Il ressent déjà, en posant son pied haut sur le tronc, ce petit mélange délicieux de peur et d'excitation qui précède les grandes douleurs et les grandes jouissances. Il se hisse et il se sent fort. Il est debout sur la fourche de l'arbre, au dessus de la terre des hommes, et les cerises tendent vers lui leurs joues rouges. La lumière verte, mélange de soleil et d'ombre filtré par la chlorophylle, donne un nouveau parfum à sa peau.  Il cueille. Il goûte. Il croque. Il avale. Il cueille. Il goûte. Il croque. Il avale. Et il n'y a plus d'autre réalité que le jus sucré qui dévale à l'intérieur et à l'extérieur de sa bouche. De temps en temps, il oublie le vertige, frôle la chute, se reprends, cherche une autre branche. Plus il monte et plus elles sont belles.

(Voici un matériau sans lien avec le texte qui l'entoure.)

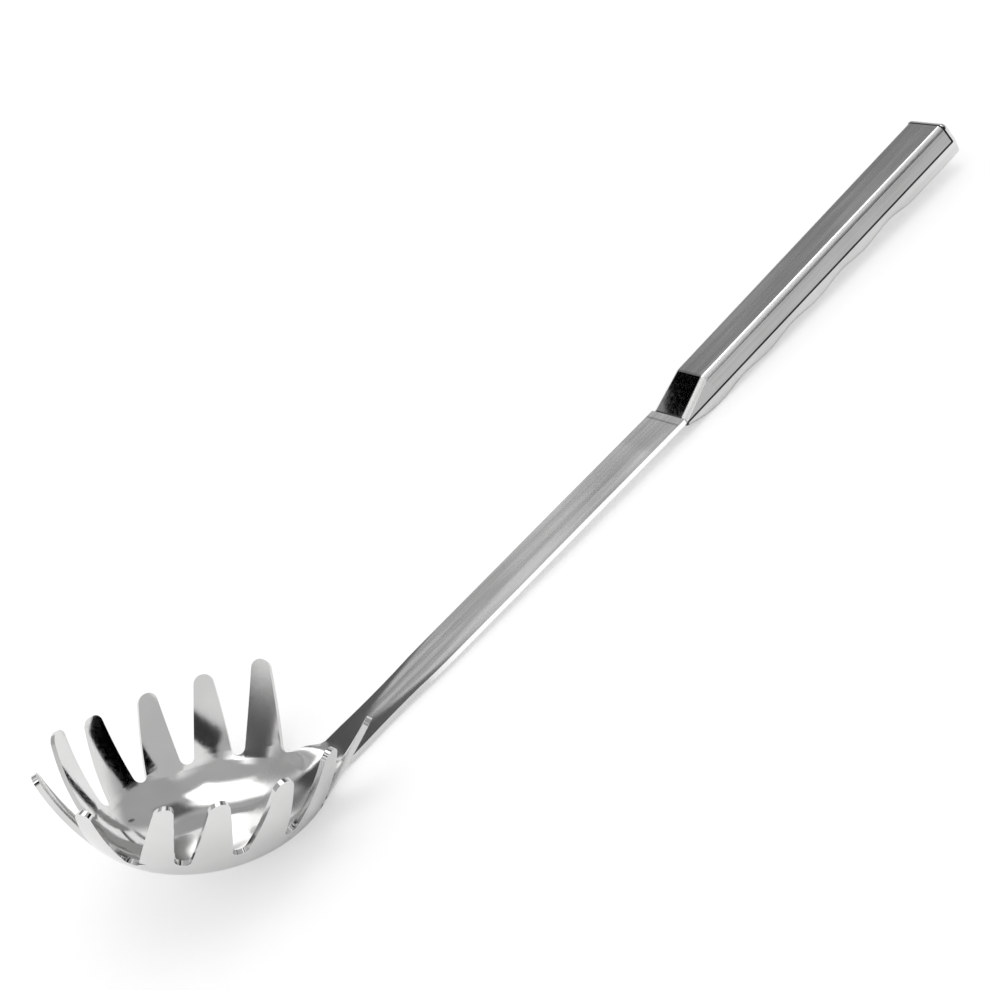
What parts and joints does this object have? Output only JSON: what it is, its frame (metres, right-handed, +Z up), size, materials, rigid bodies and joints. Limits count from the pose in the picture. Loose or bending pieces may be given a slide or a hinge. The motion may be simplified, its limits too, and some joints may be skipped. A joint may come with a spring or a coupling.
{
  "type": "pasta server",
  "caption": "Polished steel pasta server: a shallow bowl with upturned tines on a flat strip shaft, with a hollow wave-backed handle.",
  "frame": {"origin": "bottom centre of the server as it lies on a table, on the back of its bowl and its handle", "axes": "+X from the bowl along the handle, +Z up from the table, +Y across"},
  "size_m": [0.334, 0.0888, 0.0525],
  "materials": {
    "polished_steel": "mirror-polished stainless steel, lightly brushed along the shaft",
    "brushed_steel": "stainless steel brushed along the handle, with polished ridges",
    "polished_shell_steel": "polished stainless steel"
  },
  "bodies": {
    "root": {"bowl_and_shaft": "polished_steel", "handle_upper_shell": "brushed_steel", "handle_lower_shell": "polished_shell_steel"}
  },
  "joints": []
}
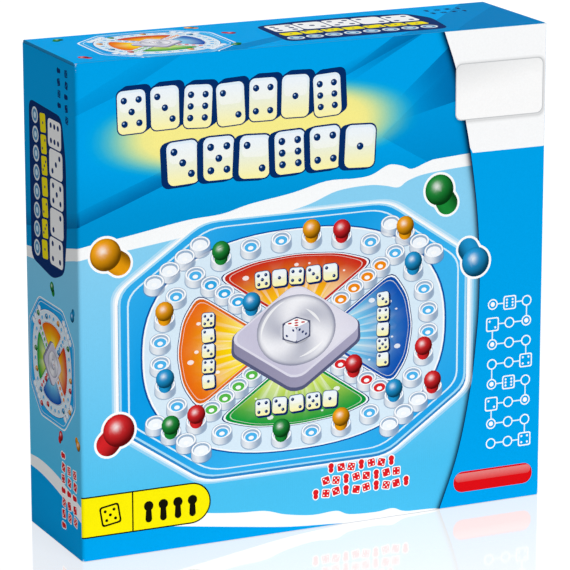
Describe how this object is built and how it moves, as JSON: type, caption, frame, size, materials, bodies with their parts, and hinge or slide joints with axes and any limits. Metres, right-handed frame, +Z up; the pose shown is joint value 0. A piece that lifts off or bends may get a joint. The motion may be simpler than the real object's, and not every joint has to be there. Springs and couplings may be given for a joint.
{
  "type": "pop up dice board game",
  "caption": "Upright tuck-top retail carton holding an octagonal pop-dice board game: hinged top flaps, coloured pegs in clear cups, die under a pressable dome.",
  "frame": {"origin": "middle of the carton's footprint, on the surface it stands on", "axes": "+X to the right along the front, +Y to the back, +Z up; the printed front faces -Y"},
  "size_m": [0.27, 0.074, 0.263],
  "materials": {
    "printed_card": "satin",
    "plain_card": "matte",
    "kraft_card": "matte",
    "leaflet_paper": "matte",
    "blue_plastic": "gloss",
    "board_card": "satin",
    "clear_plastic": "gloss",
    "grey_plastic": "gloss",
    "white_plastic": "satin",
    "die_plastic": "gloss",
    "spring_steel": "satin",
    "screw_steel": "satin",
    "rubber_feet": "matte",
    "yellow_plastic": "gloss",
    "blue_plastic_peg": "gloss",
    "green_plastic": "gloss",
    "red_plastic": "gloss"
  },
  "bodies": {
    "carton": {"front_panel": "printed_card", "back_panel": "printed_card", "left_side_panel": "printed_card", "right_side_panel": "printed_card", "glue_flap": "plain_card", "bottom_outer_flap": "printed_card", "bottom_inner_flap": "plain_card", "bottom_dust_flap_left": "plain_card", "bottom_dust_flap_right": "plain_card", "side_filler_left": "kraft_card", "side_filler_right": "kraft_card", "rules_leaflet": "leaflet_paper", "housing": "blue_plastic", "bottom_cover": "blue_plastic", "printed_board": "board_card", "clear_cover": "clear_plastic", "track_cups": "clear_plastic", "home_cups": "clear_plastic", "start_cups": "clear_plastic", "popper_bezel": "grey_plastic", "snap_disc": "spring_steel", "popper_cup": "white_plastic", "housing_screws": "screw_steel", "popper_screws": "screw_steel", "feet": "rubber_feet"},
    "lid": {"lid_flap": "printed_card"},
    "tuck": {"tuck_flap": "printed_card"},
    "dust_left": {"dust_flap_left": "plain_card"},
    "dust_right": {"dust_flap_right": "plain_card"},
    "dome": {"dome": "clear_plastic"},
    "die": {"die": "die_plastic"},
    "peg_yellow_1": {"peg_yellow_1": "yellow_plastic"},
    "peg_yellow_2": {"peg_yellow_2": "yellow_plastic"},
    "peg_yellow_3": {"peg_yellow_3": "yellow_plastic"},
    "peg_yellow_4": {"peg_yellow_4": "yellow_plastic"},
    "peg_blue_1": {"peg_blue_1": "blue_plastic_peg"},
    "peg_blue_2": {"peg_blue_2": "blue_plastic_peg"},
    "peg_blue_3": {"peg_blue_3": "blue_plastic_peg"},
    "peg_blue_4": {"peg_blue_4": "blue_plastic_peg"},
    "peg_green_1": {"peg_green_1": "green_plastic"},
    "peg_green_2": {"peg_green_2": "green_plastic"},
    "peg_green_3": {"peg_green_3": "green_plastic"},
    "peg_green_4": {"peg_green_4": "green_plastic"},
    "peg_red_1": {"peg_red_1": "red_plastic"},
    "peg_red_2": {"peg_red_2": "red_plastic"},
    "peg_red_3": {"peg_red_3": "red_plastic"},
    "peg_red_4": {"peg_red_4": "red_plastic"}
  },
  "joints": [
    {"name": "lid_open", "type": "hinge", "parent": "carton", "child": "lid", "pos_m": [0, 0.037, 0.2615], "axis": [-1, 0, 0], "range_deg": [0, 180]},
    {"name": "tuck_fold", "type": "hinge", "parent": "lid", "child": "tuck", "pos_m": [0, -0.0352, 0.2615], "axis": [-1, 0, 0], "range_deg": [0, 54]},
    {"name": "dust_left_fold", "type": "hinge", "parent": "carton", "child": "dust_left", "pos_m": [-0.1335, 0, 0.26135], "axis": [0, -1, 0], "range_deg": [0, 81]},
    {"name": "dust_right_fold", "type": "hinge", "parent": "carton", "child": "dust_right", "pos_m": [0.1335, 0, 0.26135], "axis": [0, 1, 0], "range_deg": [0, 81]},
    {"name": "dome_press", "type": "slide", "parent": "carton", "child": "dome", "axis": [0, 1, 0], "range_m": [0, 0.003], "stiffness_N_per_m": 4000, "deforming": ["snap_disc"]},
    {"name": "die_hop", "type": "slide", "parent": "carton", "child": "die", "axis": [0, -1, 0], "range_m": [0, 0.008]},
    {"name": "peg_yellow_1_lift", "type": "slide", "parent": "carton", "child": "peg_yellow_1", "axis": [0, -1, 0], "range_m": [0, 0.012]},
    {"name": "peg_yellow_2_lift", "type": "slide", "parent": "carton", "child": "peg_yellow_2", "axis": [0, -1, 0], "range_m": [0, 0.012]},
    {"name": "peg_yellow_3_lift", "type": "slide", "parent": "carton", "child": "peg_yellow_3", "axis": [0, -1, 0], "range_m": [0, 0.012]},
    {"name": "peg_yellow_4_lift", "type": "slide", "parent": "carton", "child": "peg_yellow_4", "axis": [0, -1, 0], "range_m": [0, 0.012]},
    {"name": "peg_blue_1_lift", "type": "slide", "parent": "carton", "child": "peg_blue_1", "axis": [0, -1, 0], "range_m": [0, 0.012]},
    {"name": "peg_blue_2_lift", "type": "slide", "parent": "carton", "child": "peg_blue_2", "axis": [0, -1, 0], "range_m": [0, 0.012]},
    {"name": "peg_blue_3_lift", "type": "slide", "parent": "carton", "child": "peg_blue_3", "axis": [0, -1, 0], "range_m": [0, 0.012]},
    {"name": "peg_blue_4_lift", "type": "slide", "parent": "carton", "child": "peg_blue_4", "axis": [0, -1, 0], "range_m": [0, 0.012]},
    {"name": "peg_green_1_lift", "type": "slide", "parent": "carton", "child": "peg_green_1", "axis": [0, -1, 0], "range_m": [0, 0.012]},
    {"name": "peg_green_2_lift", "type": "slide", "parent": "carton", "child": "peg_green_2", "axis": [0, -1, 0], "range_m": [0, 0.012]},
    {"name": "peg_green_3_lift", "type": "slide", "parent": "carton", "child": "peg_green_3", "axis": [0, -1, 0], "range_m": [0, 0.012]},
    {"name": "peg_green_4_lift", "type": "slide", "parent": "carton", "child": "peg_green_4", "axis": [0, -1, 0], "range_m": [0, 0.012]},
    {"name": "peg_red_1_lift", "type": "slide", "parent": "carton", "child": "peg_red_1", "axis": [0, -1, 0], "range_m": [0, 0.012]},
    {"name": "peg_red_2_lift", "type": "slide", "parent": "carton", "child": "peg_red_2", "axis": [0, -1, 0], "range_m": [0, 0.012]},
    {"name": "peg_red_3_lift", "type": "slide", "parent": "carton", "child": "peg_red_3", "axis": [0, -1, 0], "range_m": [0, 0.012]},
    {"name": "peg_red_4_lift", "type": "slide", "parent": "carton", "child": "peg_red_4", "axis": [0, -1, 0], "range_m": [0, 0.012]}
  ],
  "couplings": [
    {"joint": "tuck_fold", "follows": "lid_open", "ratio": 0.3},
    {"joint": "dust_left_fold", "follows": "lid_open", "ratio": 0.45},
    {"joint": "dust_right_fold", "follows": "lid_open", "ratio": 0.45}
  ]
}
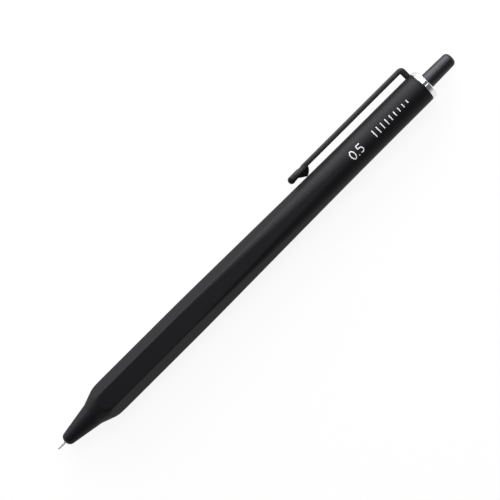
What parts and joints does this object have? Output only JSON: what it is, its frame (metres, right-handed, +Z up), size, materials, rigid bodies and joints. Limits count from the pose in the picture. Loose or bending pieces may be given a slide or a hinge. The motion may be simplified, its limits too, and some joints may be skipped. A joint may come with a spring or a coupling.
{
  "type": "gel pen",
  "caption": "Retractable needle-point gel pen with a hexagonal grip that fades into a round barrel, side clip, bright collar and push button.",
  "frame": {"origin": "on the desk, on the flat of the barrel that the pen lies on, below the middle of its length with the needle out", "axes": "+X along the pen from the writing point to the button, +Y to the clip side, +Z up from the desk"},
  "size_m": [0.1422, 0.0125, 0.0086],
  "materials": {
    "soft_black": "matte",
    "black_metal": "satin",
    "bright_chrome": "polished",
    "button_black": "satin",
    "needle_steel": "satin",
    "ball_carbide": "polished",
    "spring_steel": "satin",
    "white_plastic": "satin",
    "blue_plastic": "satin",
    "clear_plastic": "gloss",
    "ink": "gloss",
    "grease": "gloss"
  },
  "bodies": {
    "barrel": {"barrel": "soft_black", "nose_cone": "soft_black", "needle_bush": "white_plastic", "clip_ring": "black_metal", "top_collar": "bright_chrome", "cam_sleeve": "white_plastic", "return_spring": "spring_steel"},
    "refill": {"refill_tube": "clear_plastic", "tip_holder": "white_plastic", "needle_tube": "needle_steel", "gel_ink": "ink", "ink_follower": "grease", "follower_float": "clear_plastic", "tail_plug": "white_plastic", "ball_spring": "spring_steel"},
    "ball": {"tip_ball": "ball_carbide"},
    "cam": {"rotor_cam": "blue_plastic"},
    "button": {"push_button": "button_black", "plunger": "white_plastic"},
    "clip": {"clip": "black_metal"}
  },
  "joints": [
    {"name": "refill_slide", "type": "slide", "parent": "barrel", "child": "refill", "axis": [1, 0, 0], "range_m": [-0.0015, 0.0055], "deforming": ["return_spring"]},
    {"name": "cam_slide", "type": "slide", "parent": "barrel", "child": "cam", "axis": [1, 0, 0], "range_m": [-0.0015, 0.0055]},
    {"name": "button_slide", "type": "slide", "parent": "barrel", "child": "button", "axis": [1, 0, 0], "range_m": [-0.0015, 0.0055]},
    {"name": "ball_roll", "type": "hinge", "parent": "refill", "child": "ball", "pos_m": [-0.0709, 0, 0.0043], "axis": [0, 1, 0], "continuous": true},
    {"name": "clip_flex", "type": "hinge", "parent": "barrel", "child": "clip", "pos_m": [0.06045, 0.00435, 0.0043], "axis": [0, 0, -1], "range_deg": [0, 3], "stiffness_Nm_per_rad": 2}
  ],
  "couplings": [
    {"joint": "cam_slide", "follows": "refill_slide", "ratio": 1},
    {"joint": "button_slide", "follows": "refill_slide", "ratio": 1}
  ]
}
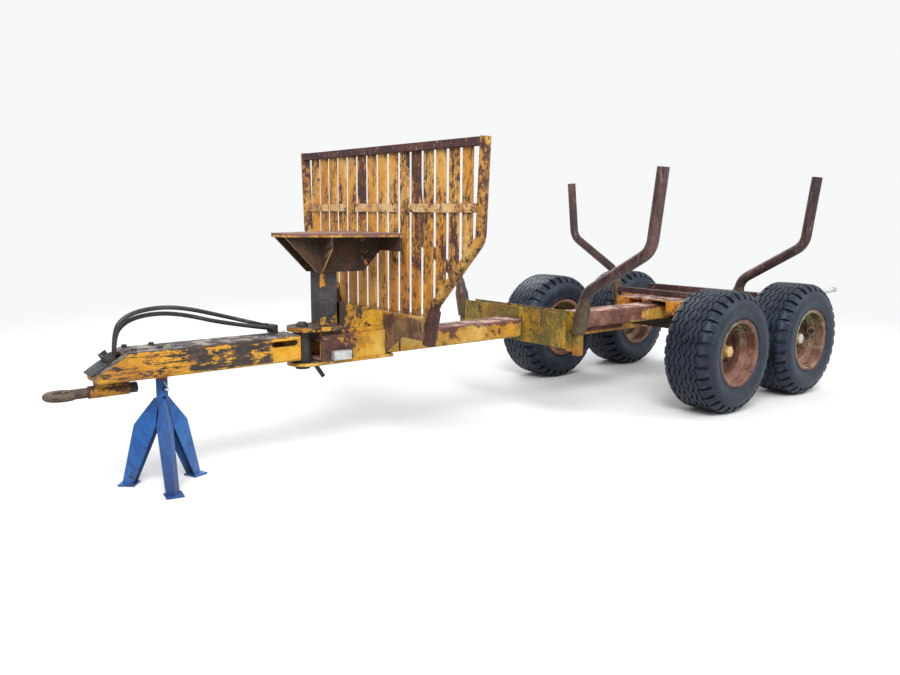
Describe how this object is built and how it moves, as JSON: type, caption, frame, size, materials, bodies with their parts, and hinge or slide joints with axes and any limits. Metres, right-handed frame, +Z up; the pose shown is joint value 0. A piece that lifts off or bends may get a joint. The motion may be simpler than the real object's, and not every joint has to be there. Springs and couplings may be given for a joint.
{
  "type": "forestry trailer",
  "caption": "Two-axle forestry trailer: central beam, articulated drawbar on an axle stand, bare crane pedestal, slatted headboard and bent pipe stakes.",
  "frame": {"origin": "on the ground under the middle of the whole trailer, measured with its tyres standing at z 0", "axes": "+X from the towing eye back to the load, +Y to the side away from the picture's viewer, +Z up"},
  "size_m": [6.33, 2.3376, 1.7394],
  "materials": {
    "yellow_paint": "old yellow enamel, chipped and worn through to brown rust, moss in the corners",
    "rusty_steel": "bare weathered steel with matt brown rust and dark stains",
    "dark_steel": "dark grimy steel, greased near the bearings",
    "galvanised": "dull galvanised steel with light stains",
    "rim_paint": "cream white rim paint with rust round the nuts and dirt",
    "tyre_rubber": "matt black rubber with dust and dried mud",
    "hose_rubber": "satin black hose cover",
    "stand_blue": "blue enamel with scratches",
    "stand_red": "red enamel, scuffed"
  },
  "bodies": {
    "chassis": {"main_beam": "yellow_paint", "beam_strip": "yellow_paint", "beam_head": "rusty_steel", "pivot_top_plate": "yellow_paint", "pivot_bottom_plate": "yellow_paint", "pivot_pin": "dark_steel", "side_bracket": "galvanised", "pedestal_column": "rusty_steel", "crane_table": "rusty_steel", "pedestal_brace": "rusty_steel", "headboard_base": "rusty_steel", "headboard_posts": "yellow_paint", "headboard_rail": "rusty_steel", "headboard_slats": "rusty_steel", "headboard_straps": "rusty_steel", "front_bolster": "yellow_paint", "front_stakes": "yellow_paint", "rear_bolster": "yellow_paint", "rear_rail": "rusty_steel", "rear_stakes": "yellow_paint", "bogie_saddle": "yellow_paint", "bogie_axle": "dark_steel", "bogie_beams": "yellow_paint", "rear_cross_bar": "rusty_steel", "extension_tube": "galvanised"},
    "drawbar": {"drawbar_beam": "yellow_paint", "nose_plate": "dark_steel", "pivot_barrel": "dark_steel", "eye_housing": "yellow_paint", "stand_saddle": "stand_red", "stand_post": "stand_blue", "stand_legs": "stand_blue", "hose_upper": "hose_rubber", "hose_lower": "hose_rubber", "hose_fittings": "dark_steel"},
    "eye": {"towing_eye": "rusty_steel", "eye_nut": "rusty_steel"},
    "wheel_front_near": {"rim_front_near": "rim_paint", "tyre_front_near": "tyre_rubber"},
    "wheel_front_far": {"rim_front_far": "rim_paint", "tyre_front_far": "tyre_rubber"},
    "wheel_rear_near": {"rim_rear_near": "rim_paint", "tyre_rear_near": "tyre_rubber"},
    "wheel_rear_far": {"rim_rear_far": "rim_paint", "tyre_rear_far": "tyre_rubber"}
  },
  "joints": [
    {"name": "drawbar_turn", "type": "hinge", "parent": "chassis", "child": "drawbar", "pos_m": [-1.838, 0, 0.63], "axis": [0, 0, 1], "range_deg": [-40, 40]},
    {"name": "eye_swivel", "type": "hinge", "parent": "drawbar", "child": "eye", "pos_m": [-2.877, 0, 0.52], "axis": [1, 0, 0], "continuous": true},
    {"name": "wheel_front_near_spin", "type": "hinge", "parent": "chassis", "child": "wheel_front_near", "pos_m": [0.987, -0.809, 0.425], "axis": [0, 1, 0], "continuous": true},
    {"name": "wheel_front_far_spin", "type": "hinge", "parent": "chassis", "child": "wheel_front_far", "pos_m": [0.987, 0.809, 0.425], "axis": [0, 1, 0], "continuous": true},
    {"name": "wheel_rear_near_spin", "type": "hinge", "parent": "chassis", "child": "wheel_rear_near", "pos_m": [1.972, -0.809, 0.425], "axis": [0, 1, 0], "continuous": true},
    {"name": "wheel_rear_far_spin", "type": "hinge", "parent": "chassis", "child": "wheel_rear_far", "pos_m": [1.972, 0.809, 0.425], "axis": [0, 1, 0], "continuous": true}
  ]
}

Il se retrouve en équilibre, plus ou moins précaire, une main tendue vers le ciel, l'autre ramenée vers la poitrine en panier pour stocker le maximum de victuailles, un genou en appuie sur une branche, barbe rose et collante autour de la bouche. Il ne sait pas à quel point toute sa vie se retrouve et se retrouvera dans l'instant vert de cette lumière verte, dans l'instant rouge taché de sucre, à risquer la chute, genou abimé, une main pour se rattraper n'importe où et l'autre saturée de petits fruits qui tombent.

Texte lu hier par Marie (pleine de grâce) Richeux, sur France culture dans le Polaroïd de l'émission Pas la peine de crier. à réécouter là  (entre la 12iem et la 16iem minute, mais le reste est bien aussi)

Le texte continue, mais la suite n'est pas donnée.